Ex-Chicago Bears coach Lovie Smith has quickly gotten interview requests from 4 other teams, according to Profootballtalk.com. His team fell apart this year but his past successes include appearances in a Super Bowl and 3 NFC Championships. He has coached with class, kept his team pretty much scandal free (getting more difficult to do these days), and was well liked by his players. Though the Bears missed the playoffs, they still finished with a 10-6 record, so it’s understandable why teams would be quickly lining up to at least interview him. But reading the comments from the same story, many are immediately assuming that interest in Lovie is only because of the Rooney rule. This rule was put in place to increase the number of minority candidates for NFL coaching positions.  Here are some of the comments:

“Lovie is a good head coach, the amount of interest at this point seems to be teams trying to get the “rooney rule” satisfied and out of the way up front before hiring the guy they really want.”

“My guess is the Rooney rule helps, and they’ll drop a quick “if we go another way, would you want to coach the D” question in there somewhere”

“I bet this is mostly Rooney rule interest. He didn’t “wow” anyone with his performance as the Bears HC.”
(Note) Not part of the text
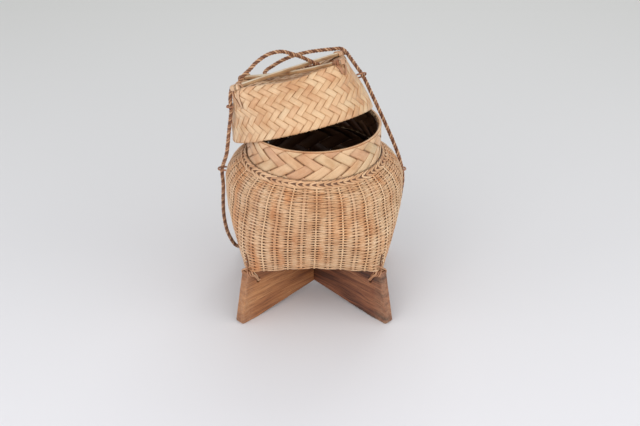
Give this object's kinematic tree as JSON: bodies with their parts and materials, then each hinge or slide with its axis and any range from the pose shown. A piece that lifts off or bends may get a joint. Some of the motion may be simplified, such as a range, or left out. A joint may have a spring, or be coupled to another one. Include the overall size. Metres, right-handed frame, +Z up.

The Rooney rule has the best of intentions, as many coaches (and CEOS for that matter) can’t even get their foot in the door unless they know or are connected to the right people or social club. This highlights the problem with such Affirmative-Action programs: as long as they exist, every minority considered or selected will not be assumed to have made it based on their own merits and qualifications. This assumption is also reinforce anytime a selected minority candidate underperforms, no matter how many White candidates also may have underperformed. My overall position on Affirmative-Action and the Rooney rule is that I understand the need and purpose of such actions, but ultimately the goal should be to get to a point where such policies are no longer needed. These should not be long term programs. Of strongest concern is when Affirmative-Action programs result in certain applicants being selected because they are the right racial group for a quota and others being rejected, such as what is happening with colleges and universities currently. Discrimination, no matter which color is being benefitted, is not what the civil rights movement led by Martin Luther King Jr. was aiming to achieve.